Find every line in the records below that holds the word "manifold", and copy each one.

[begin DATA LISTING]

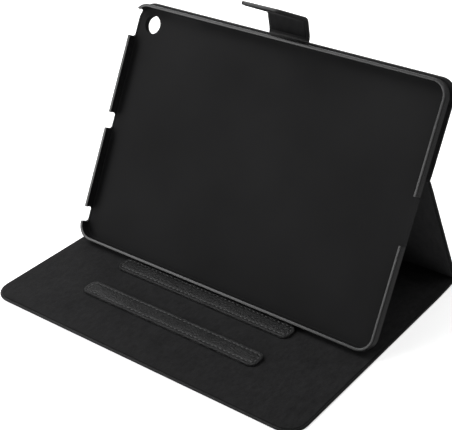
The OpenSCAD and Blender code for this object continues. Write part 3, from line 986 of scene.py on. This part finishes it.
def make_floor():
    """A white floor that glows a little, and more far from the case, so that it has only a
    faint shadow and no grey horizon. The case doesn't mirror it."""
    size, z = 8.0, -0.0002  # it lies just under the case
    mesh = bpy.data.meshes.new("studio_floor")
    corners = [(-size, -size, z), (size, -size, z), (size, size, z), (-size, size, z)]
    mesh.from_pydata(corners, [], [(0, 1, 2, 3)])
    made, tree, shader = new_material(
        "pale_floor", Base_Color=(0.9, 0.9, 0.9, 1), Roughness=0.7, Specular_IOR_Level=0.1,
        Emission_Color=(1, 1, 1, 1),
    )
    length = add_node(tree, "VectorMath", {0: object_place(tree)}, operation="LENGTH")
    values = {"Value": length.outputs["Value"], "From Min": 0.6, "From Max": 1.6,
              "To Min": 0.6, "To Max": 1.0}
    glow = add_node(tree, "MapRange", values, interpolation_type="SMOOTHSTEP")
    tree.links.new(glow.outputs["Result"], shader.inputs["Emission Strength"])
    mesh.materials.append(made)
    floor = add_object("studio_floor", mesh)
    floor.visible_glossy = False


def make_backdrop():
    """A white dome that only the camera sees."""
    made = bmesh.new()
    bmesh.ops.create_uvsphere(made, u_segments=32, v_segments=16, radius=7.5)
    mesh = bpy.data.meshes.new("studio_backdrop")
    made.to_mesh(mesh)
    made.free()
    white, _, _ = new_material("white_backdrop", Base_Color=(0, 0, 0, 1),
                               Emission_Color=(1, 1, 1, 1), Emission_Strength=1.0)
    mesh.materials.append(white)
    dome = add_object("studio_backdrop", mesh)
    dome.visible_diffuse = dome.visible_glossy = dome.visible_shadow = False


def make_light(name, place, aim, size, power):
    """An oblong area light at place, turned towards aim."""
    data = bpy.data.lights.new(name, "AREA")
    data.shape = "RECTANGLE"
    data.size, data.size_y = size
    data.energy = power
    light = add_object(name, data)
    light.location = place
    light.rotation_mode = "QUATERNION"
    light.rotation_quaternion = (Vector(aim) - Vector(place)).to_track_quat("-Z", "Y")


def make_world():
    """A dim white sky, for what no lamp reaches."""
    world = bpy.data.worlds.new("studio")
    bpy.context.scene.world = world
    world.use_nodes = True
    background = world.node_tree.nodes["Background"]
    background.inputs["Color"].default_value = (1, 1, 1, 1)
    background.inputs["Strength"].default_value = 0.15


def make_camera():
    """The photo's own view. Place, angles and lens were fitted to what the photo shows."""
    place = Vector((0.3859, -0.5081, 0.4293))
    azimuth, elevation, roll = (math.radians(a) for a in (37.14, 30.22, -0.675))
    ahead = Vector((
        -math.sin(azimuth) * math.cos(elevation),
        math.cos(azimuth) * math.cos(elevation),
        -math.sin(elevation),
    ))
    right = Vector((math.cos(azimuth), math.sin(azimuth), 0))
    up = right.cross(ahead)
    across = right * math.cos(roll) + up * math.sin(roll)
    above = up * math.cos(roll) - right * math.sin(roll)
    data = bpy.data.cameras.new("camera")
    data.sensor_fit = "HORIZONTAL"
    data.sensor_width = 36.0
    data.lens = 90.11
    data.clip_start, data.clip_end = 0.01, 50
    camera = add_object("camera", data)
    turned = Matrix((across, above, -ahead)).transposed().to_4x4()
    camera.matrix_world = Matrix.Translation(place) @ turned
    bpy.context.scene.camera = camera


make_floor()
make_backdrop()
make_world()
make_light("front_left", (-1.0, -1.3, 0.52), (0, 0, 0.08), (0.9, 0.7), 10)
make_light("key_left", (-0.8, -0.5, 1.4), (0, 0, 0.05), (1.0, 1.0), 17)
make_light("top_back", (0.1, 0.9, 1.5), (0, 0, 0.1), (1.6, 0.8), 4)
make_light("back_left", (-0.9, 1.05, 0.75), (-0.06, -0.05, 0), (0.8, 0.5), 6)
make_light("top_right", (0.9, 0.0, 1.8), (0.1, 0, 0), (1.2, 1.2), 9)
make_camera()
bpy.context.scene.view_settings.view_transform = "Standard"

bpy.context.view_layer.update()
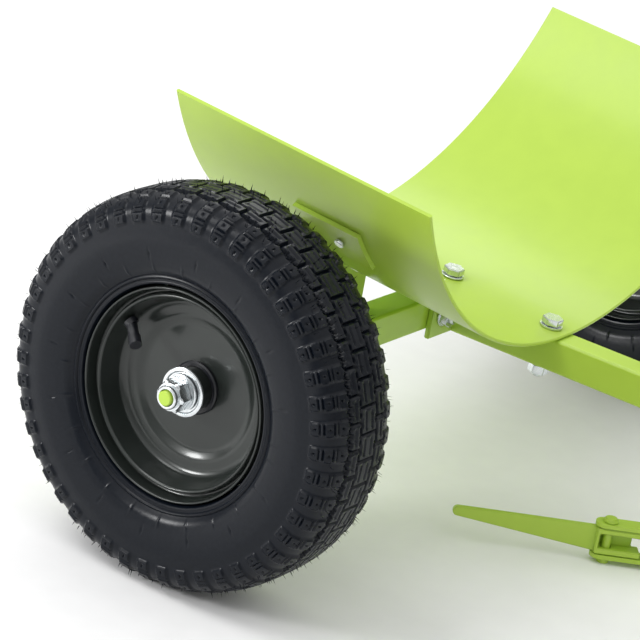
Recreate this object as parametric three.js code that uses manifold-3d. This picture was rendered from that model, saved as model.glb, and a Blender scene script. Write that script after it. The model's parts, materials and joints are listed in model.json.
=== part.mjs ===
// Two-wheeled log and garden cart. Millimetres, +Z up, +X forward along the tongue, +Y to the left.
// The cart stands level on its two wheels and on the swivel foot of the stand under its tongue.
import * as THREE from 'three';
import { mergeVertices } from 'three/addons/utils/BufferGeometryUtils.js';
import Module from 'manifold-3d';

const wasm = await Module();
wasm.setup();

// ---------------------------------------------------------------- driving dimensions
const gap = 0.3;                 // clearance between pieces that touch
const segments = 36;             // facets around a wheel
const boltFacets = 16;           // facets around a bolt, pin or washer

// wheels
const track = 730;               // between the wheels' centre planes
const tyreRadius = 165;
const tyreWidth = 92;
const beadRadius = 81;           // where the tyre grips the rim
const rimEdgeRadius = 88.5;
const rimHalfWidth = 36.5;
const rimSheet = 2.5;
const hubRadius = 18;
const hubBore = 13;
const hubOuterEnd = 18.7;        // from the wheel's centre plane, away from the cart
const hubInnerEnd = 36;          // from the wheel's centre plane, towards the cart
const bearingWidth = 9;
const spindleRadius = 6.3;
const spindleEnd = 44.5;         // from the wheel's centre plane
const nutWidth = 24;             // across the flats of the axle nut
const valveAngle = THREE.MathUtils.degToRad(32);
const valveBend = 33;            // degrees, outwards

// axle
const axleTube = 30;             // outside of the square tube
const tubeWall = 2.5;
const tubeCorner = 3;
const plugLength = 34;
const innerWasher = 3;

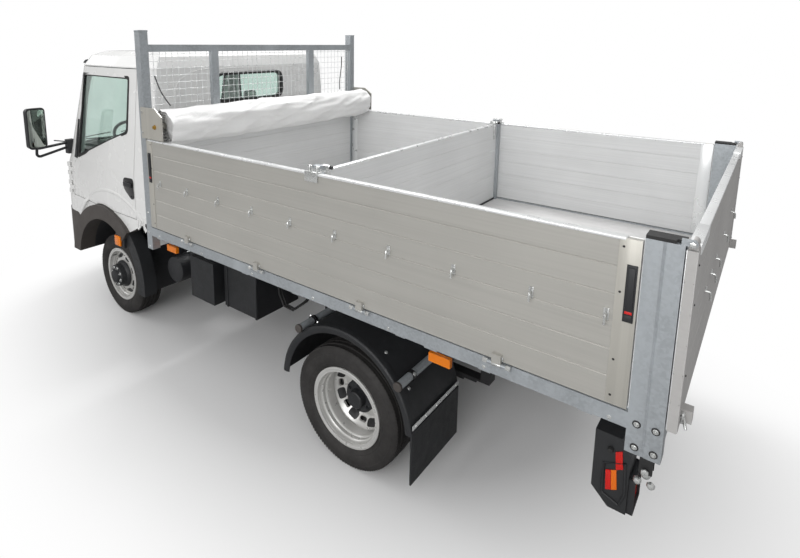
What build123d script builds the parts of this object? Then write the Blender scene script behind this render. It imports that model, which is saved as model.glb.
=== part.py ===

[end DATA LISTING]

● EXPECTED ANSWER
Recreate this object as parametric three.js code that uses manifold-3d. This picture was rendered from that model, saved as model.glb, and a Blender scene script. Write that script after it. The model's parts, materials and joints are listed in model.json.
import Module from 'manifold-3d';